ActiveHistory.ca is on a three-week hiatus, but we’ll be back with new content in mid-August. During the hiatus, we’re featuring some of our most popular and favourite posts from the past year. We will also be highlighting some of the special series and papers we’ve run this year. Thanks as always to our writers and readers.
The following post was originally featured on January 7, 2015.
By Timothy J. Stanley
Racisms are central to the creation of Canada through European dominance over the vast territories of the First Nations, Inuit and Métis people. A case in point is provided by John Alexander Macdonald and his enactment of Asian exclusion and the genocide of the people of the southern plains.[1]

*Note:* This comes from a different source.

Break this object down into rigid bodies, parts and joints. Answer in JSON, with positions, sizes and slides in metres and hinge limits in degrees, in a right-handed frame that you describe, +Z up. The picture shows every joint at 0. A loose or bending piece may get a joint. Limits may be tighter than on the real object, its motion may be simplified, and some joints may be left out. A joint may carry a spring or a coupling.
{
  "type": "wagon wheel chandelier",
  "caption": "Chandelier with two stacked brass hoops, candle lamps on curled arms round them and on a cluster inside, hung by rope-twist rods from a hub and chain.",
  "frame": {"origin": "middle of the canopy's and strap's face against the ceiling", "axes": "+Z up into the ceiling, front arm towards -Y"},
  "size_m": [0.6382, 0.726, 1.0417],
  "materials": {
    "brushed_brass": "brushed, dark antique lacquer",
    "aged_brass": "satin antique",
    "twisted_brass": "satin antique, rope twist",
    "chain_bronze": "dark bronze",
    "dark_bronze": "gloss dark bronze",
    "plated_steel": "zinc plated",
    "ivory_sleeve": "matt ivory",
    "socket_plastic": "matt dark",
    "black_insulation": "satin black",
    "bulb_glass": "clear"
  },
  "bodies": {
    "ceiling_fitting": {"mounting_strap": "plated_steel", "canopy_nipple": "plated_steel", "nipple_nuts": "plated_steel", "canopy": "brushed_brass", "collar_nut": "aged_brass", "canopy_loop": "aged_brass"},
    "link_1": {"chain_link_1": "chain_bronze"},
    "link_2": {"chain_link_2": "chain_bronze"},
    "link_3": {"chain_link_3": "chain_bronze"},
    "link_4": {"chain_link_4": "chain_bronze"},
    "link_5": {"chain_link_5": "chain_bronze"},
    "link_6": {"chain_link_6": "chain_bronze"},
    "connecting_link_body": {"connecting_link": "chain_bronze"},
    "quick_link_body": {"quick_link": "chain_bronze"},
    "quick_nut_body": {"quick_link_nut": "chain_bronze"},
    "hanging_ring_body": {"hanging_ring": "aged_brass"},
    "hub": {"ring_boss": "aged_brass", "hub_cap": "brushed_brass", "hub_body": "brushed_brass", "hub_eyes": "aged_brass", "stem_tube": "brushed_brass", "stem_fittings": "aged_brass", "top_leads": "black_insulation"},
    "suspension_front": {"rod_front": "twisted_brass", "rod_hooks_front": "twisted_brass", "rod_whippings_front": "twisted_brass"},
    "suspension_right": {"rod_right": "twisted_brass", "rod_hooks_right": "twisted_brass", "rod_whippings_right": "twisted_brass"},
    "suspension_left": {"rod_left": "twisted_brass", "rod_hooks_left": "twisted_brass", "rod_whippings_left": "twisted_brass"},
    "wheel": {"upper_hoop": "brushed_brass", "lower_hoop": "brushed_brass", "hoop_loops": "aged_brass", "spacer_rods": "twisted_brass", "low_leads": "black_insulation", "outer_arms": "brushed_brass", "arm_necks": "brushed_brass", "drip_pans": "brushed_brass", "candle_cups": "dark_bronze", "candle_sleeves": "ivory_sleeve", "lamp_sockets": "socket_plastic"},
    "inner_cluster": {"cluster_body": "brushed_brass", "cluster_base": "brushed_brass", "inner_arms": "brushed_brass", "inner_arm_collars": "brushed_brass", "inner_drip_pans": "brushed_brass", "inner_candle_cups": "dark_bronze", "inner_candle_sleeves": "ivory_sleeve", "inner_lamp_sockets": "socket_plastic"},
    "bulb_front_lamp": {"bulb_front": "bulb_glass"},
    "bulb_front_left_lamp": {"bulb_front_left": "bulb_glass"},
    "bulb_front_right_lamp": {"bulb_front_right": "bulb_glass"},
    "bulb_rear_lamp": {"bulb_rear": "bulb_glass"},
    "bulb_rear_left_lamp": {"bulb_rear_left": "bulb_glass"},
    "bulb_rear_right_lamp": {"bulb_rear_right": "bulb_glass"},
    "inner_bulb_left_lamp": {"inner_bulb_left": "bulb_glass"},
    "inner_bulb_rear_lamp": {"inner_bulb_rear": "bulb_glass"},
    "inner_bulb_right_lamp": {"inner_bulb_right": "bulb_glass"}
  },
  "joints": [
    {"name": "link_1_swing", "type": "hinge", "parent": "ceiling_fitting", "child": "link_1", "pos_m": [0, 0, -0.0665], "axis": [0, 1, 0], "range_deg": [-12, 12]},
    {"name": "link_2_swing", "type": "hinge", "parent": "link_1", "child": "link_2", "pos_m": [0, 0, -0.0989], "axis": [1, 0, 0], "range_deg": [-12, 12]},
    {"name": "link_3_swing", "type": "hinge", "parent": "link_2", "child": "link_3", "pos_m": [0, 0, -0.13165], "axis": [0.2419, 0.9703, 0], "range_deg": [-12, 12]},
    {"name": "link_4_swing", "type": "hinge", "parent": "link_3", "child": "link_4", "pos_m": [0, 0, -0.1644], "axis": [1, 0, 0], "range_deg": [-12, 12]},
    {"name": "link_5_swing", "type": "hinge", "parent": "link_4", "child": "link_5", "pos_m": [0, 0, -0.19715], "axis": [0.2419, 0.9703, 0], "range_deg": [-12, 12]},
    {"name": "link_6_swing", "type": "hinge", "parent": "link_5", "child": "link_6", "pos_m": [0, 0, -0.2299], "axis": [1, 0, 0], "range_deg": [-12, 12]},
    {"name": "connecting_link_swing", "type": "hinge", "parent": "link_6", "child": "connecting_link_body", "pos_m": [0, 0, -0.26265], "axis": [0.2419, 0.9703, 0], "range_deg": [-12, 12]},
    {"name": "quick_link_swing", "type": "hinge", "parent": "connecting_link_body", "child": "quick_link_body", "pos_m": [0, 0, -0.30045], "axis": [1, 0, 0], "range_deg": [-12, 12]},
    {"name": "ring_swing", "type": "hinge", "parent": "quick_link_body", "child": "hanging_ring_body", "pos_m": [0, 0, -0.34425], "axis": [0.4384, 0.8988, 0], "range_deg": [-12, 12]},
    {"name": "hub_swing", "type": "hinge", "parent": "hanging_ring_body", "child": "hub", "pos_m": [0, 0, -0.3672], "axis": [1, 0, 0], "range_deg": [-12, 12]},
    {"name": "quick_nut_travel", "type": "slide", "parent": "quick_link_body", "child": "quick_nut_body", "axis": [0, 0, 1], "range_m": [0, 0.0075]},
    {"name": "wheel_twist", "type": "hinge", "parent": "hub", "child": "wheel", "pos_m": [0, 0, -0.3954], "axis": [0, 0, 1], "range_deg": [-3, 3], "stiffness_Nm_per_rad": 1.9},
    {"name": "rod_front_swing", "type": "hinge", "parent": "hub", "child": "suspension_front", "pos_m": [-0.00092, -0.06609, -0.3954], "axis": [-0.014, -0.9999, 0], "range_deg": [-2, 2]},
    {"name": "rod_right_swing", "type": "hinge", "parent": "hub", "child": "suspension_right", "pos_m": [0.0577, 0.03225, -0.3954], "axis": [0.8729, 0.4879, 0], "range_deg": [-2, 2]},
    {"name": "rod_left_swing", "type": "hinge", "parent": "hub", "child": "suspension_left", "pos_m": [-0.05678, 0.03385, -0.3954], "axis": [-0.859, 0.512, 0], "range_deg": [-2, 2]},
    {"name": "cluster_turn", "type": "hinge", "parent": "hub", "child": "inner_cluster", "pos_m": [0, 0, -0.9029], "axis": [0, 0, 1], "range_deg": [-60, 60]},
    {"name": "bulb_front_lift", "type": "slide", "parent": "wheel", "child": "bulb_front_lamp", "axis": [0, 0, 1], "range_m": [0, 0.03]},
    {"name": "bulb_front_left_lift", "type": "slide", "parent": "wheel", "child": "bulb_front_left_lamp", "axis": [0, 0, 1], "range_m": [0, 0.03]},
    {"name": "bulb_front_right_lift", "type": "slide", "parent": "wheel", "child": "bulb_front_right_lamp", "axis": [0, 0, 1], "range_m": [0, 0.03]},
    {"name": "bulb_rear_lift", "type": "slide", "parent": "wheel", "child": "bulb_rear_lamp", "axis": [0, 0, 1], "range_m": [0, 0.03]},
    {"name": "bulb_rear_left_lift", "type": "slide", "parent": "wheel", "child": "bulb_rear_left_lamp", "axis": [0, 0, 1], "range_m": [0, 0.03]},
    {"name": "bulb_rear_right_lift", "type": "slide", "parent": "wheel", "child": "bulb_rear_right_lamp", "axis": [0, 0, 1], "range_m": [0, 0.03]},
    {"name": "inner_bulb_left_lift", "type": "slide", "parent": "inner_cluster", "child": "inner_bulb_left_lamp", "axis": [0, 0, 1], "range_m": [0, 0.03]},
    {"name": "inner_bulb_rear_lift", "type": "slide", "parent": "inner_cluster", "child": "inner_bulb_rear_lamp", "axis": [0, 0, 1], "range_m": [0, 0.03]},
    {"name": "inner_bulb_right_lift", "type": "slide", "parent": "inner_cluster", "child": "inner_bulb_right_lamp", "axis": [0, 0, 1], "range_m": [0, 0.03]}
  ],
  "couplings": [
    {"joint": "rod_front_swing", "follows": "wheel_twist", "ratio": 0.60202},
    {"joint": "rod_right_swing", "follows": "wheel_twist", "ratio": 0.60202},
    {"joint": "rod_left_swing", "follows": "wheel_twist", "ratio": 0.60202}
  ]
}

Macdonald not only excluded the Chinese, he personally introduced biological racism as a defining characteristic of Canadianness. Biological racisms depart from older racisms by constructing allegedly natural, immutable and inescapable racial categories on the basis of supposed biological differences. Previous racisms had been based on alleged cultural characteristics that could change over time.[2] Macdonald’s fixing of difference was neither accidental nor simply the result of mere prejudice.

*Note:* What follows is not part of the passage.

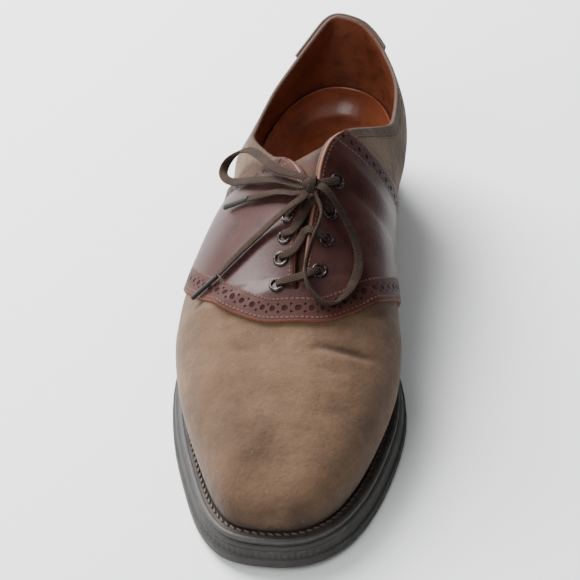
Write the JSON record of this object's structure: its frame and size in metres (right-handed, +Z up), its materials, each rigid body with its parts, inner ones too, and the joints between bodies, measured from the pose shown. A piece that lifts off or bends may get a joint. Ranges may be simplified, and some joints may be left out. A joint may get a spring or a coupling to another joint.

While debating the 1885 Electoral Franchise Act in the House of Commons, legislation he later called “my greatest triumph”,[3] Macdonald proposed that “Chinamen” should not have the right to vote on the grounds that they were “foreigners” and that “the Chinese has no British instincts or British feelings or aspirations.”[4] When a member of the opposition asked whether naturalized Chinese ceased to be “Chinamen”, Macdonald amended his legislation to exclude “a person of Mongolian or Chinese race.”[5] The opposition object that the Chinese were “industrious people” who had “voted in the last election,” or had “as good a right [to] be allowed to vote as any other British subject of foreign extraction.”[6] This led Macdonald to make clear that Chinese exclusion was necessary to ensure European dominance. He warned, “if [the Chinese] came in great numbers and settled on the Pacific coast they might control the vote of that whole Province, and they would send Chinese representative to sit here, who would represent Chinese eccentricities, Chinese immorality, Asiatic principles altogether opposite to our wishes; and, in the even balance of parties, they might enforce those Asiatic principles, those immoralities . . . , the eccentricities which are abhorrent to the Aryan race and Aryan principles, on this House.” He then claimed that the Chinese and Europeans were separate species: “the Aryan races will not wholesomely amalgamate with the Africans or the Asiatics” and that “the cross of those races, like the cross of the dog and the fox, is not successful; it cannot be, and never will be.” Chinese exclusion was necessary or, as he told the House, “the Aryan character of the future of British America should be destroyed . . .”[7]
Macdonald’s comments shocked his contemporaries in Parliament. He was the only member of the Canadian Parliament to use the term “Aryan” during the 1870s and 1880s, as well as the only member to argue that Asians and Europeans were separate species.